After the hiccup against the Turkish champions, Neville remained entirely sanguine.

Satisfaction

"We had our chances to win, and it was unfortunate that we didn't, but overall there was quite a lot of satisfaction to be had," he said.

"A lot of young lads were out there acquiring vital experience and they will know a lot better what is out in front of them now. They all showed enough to say they can make big contributions over the next few years."

Guessing quite how much Liverpool's senior statesman, Jamie Carragher, would have relished making such a statement this week unfortunately enters the category of savage speculation.

Carragher stood watching a television screen with his captain Steven Gerrard in the tunnel of the Ferenc Puskas Stadium in Budapest as Fiorentina held out for the victory that ensured Liverpool's exclusion from the only European tournament that matters.

He shook his head as he contemplated a future that at the moment resembles nothing quite so much as a skull's head.

Twenty-four hours later the Old Trafford zealot Neville spoke of more inviting horizons.
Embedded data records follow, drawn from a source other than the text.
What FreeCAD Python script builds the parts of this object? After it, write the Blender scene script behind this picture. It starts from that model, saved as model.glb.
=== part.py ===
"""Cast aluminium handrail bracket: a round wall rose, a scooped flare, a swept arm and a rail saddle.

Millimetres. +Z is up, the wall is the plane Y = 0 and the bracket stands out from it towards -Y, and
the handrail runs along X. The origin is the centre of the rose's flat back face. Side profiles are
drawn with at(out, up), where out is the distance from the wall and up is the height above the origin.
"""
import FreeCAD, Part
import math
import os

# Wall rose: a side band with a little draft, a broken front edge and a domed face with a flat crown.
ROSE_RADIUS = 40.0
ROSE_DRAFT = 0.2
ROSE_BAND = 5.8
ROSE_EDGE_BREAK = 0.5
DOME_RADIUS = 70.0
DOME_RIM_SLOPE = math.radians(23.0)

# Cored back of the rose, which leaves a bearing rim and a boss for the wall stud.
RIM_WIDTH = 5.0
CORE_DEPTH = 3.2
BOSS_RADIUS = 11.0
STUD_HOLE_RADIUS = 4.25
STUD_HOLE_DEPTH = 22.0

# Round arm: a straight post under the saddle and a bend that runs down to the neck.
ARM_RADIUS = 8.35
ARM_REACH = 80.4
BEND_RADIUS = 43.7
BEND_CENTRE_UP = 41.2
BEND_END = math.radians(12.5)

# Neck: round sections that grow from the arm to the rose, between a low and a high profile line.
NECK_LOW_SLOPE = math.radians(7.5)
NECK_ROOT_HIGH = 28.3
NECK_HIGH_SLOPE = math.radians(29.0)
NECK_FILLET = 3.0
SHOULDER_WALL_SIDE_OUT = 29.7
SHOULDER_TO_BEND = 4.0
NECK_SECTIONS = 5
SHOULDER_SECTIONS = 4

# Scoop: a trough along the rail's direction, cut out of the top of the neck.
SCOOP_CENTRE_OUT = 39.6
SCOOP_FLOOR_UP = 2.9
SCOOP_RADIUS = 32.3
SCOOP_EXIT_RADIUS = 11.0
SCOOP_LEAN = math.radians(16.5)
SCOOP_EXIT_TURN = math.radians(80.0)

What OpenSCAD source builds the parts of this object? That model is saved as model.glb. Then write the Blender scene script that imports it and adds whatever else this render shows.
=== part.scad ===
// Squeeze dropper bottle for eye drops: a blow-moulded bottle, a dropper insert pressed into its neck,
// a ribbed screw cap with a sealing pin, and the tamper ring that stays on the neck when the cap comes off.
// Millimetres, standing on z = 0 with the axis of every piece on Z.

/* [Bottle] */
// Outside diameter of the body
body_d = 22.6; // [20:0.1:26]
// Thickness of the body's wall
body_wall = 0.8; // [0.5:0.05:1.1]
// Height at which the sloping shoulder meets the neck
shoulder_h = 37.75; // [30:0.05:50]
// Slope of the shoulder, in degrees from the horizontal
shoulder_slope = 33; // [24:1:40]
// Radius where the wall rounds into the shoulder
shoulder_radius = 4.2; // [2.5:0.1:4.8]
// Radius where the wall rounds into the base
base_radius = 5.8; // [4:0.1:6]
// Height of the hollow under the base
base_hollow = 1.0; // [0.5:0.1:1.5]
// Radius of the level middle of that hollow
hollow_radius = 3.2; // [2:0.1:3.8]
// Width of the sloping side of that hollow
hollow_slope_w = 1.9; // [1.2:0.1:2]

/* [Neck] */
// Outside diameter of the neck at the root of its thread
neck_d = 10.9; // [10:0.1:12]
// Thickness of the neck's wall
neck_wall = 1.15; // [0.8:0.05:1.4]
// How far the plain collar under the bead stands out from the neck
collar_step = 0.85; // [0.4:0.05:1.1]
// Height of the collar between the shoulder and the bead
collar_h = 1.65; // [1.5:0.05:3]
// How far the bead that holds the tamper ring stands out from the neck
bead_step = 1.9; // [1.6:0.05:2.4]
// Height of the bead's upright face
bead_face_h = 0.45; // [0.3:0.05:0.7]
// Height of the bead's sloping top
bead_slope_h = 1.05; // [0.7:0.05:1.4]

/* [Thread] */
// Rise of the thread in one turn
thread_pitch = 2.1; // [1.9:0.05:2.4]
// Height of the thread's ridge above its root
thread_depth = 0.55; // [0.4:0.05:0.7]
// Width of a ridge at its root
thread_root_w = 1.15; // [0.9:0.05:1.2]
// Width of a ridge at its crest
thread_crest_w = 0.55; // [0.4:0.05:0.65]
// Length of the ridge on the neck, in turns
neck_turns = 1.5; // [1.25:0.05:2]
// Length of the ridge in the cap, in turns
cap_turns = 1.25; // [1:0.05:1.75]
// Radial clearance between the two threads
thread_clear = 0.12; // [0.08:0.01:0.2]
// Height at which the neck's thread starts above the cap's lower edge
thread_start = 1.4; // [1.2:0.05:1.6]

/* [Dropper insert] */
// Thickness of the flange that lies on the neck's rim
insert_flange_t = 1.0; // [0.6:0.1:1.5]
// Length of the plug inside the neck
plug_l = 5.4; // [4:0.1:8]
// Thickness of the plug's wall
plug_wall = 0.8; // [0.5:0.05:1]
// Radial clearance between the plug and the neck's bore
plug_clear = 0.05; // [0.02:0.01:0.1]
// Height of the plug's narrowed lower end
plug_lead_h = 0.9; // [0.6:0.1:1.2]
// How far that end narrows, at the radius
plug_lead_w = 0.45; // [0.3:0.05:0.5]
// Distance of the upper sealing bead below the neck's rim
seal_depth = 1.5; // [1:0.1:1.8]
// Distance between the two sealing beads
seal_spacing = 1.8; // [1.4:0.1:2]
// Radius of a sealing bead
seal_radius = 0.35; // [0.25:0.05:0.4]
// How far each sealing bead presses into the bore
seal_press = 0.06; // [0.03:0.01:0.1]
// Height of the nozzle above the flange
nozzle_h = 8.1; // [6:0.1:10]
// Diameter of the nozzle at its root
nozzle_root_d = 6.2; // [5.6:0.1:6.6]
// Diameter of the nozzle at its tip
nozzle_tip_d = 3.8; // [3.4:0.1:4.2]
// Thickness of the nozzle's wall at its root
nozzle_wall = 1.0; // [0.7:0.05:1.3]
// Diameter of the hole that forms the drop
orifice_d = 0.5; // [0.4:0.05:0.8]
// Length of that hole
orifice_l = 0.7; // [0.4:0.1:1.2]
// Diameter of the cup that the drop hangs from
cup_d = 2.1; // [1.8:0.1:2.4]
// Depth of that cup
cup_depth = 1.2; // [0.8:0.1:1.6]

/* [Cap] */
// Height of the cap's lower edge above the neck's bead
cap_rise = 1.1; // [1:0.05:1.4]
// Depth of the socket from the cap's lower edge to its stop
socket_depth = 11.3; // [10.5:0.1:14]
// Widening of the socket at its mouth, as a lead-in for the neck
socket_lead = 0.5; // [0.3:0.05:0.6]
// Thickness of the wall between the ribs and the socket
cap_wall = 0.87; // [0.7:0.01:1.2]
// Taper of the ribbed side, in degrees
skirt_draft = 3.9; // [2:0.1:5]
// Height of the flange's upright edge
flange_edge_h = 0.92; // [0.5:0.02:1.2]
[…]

They may not be without serious challenge, most pressingly from Chelsea with their five-point Premier League advantage and an expression of contentment on the face of their coach Carlo Ancelotti that must be beginning to haunt all of his rivals.

However, when Ferguson looks at players like Welbeck and Fabio da Silva and the 21-year-old Serbian thoroughbred Zoran Tosic he insists that he is building on the same fertile ground that launched the second of his championship teams -- the fledgling one that nearly two decades later refuses to die.

If he is right, if his form holds good, a brief blush in Europe is surely a small price indeed.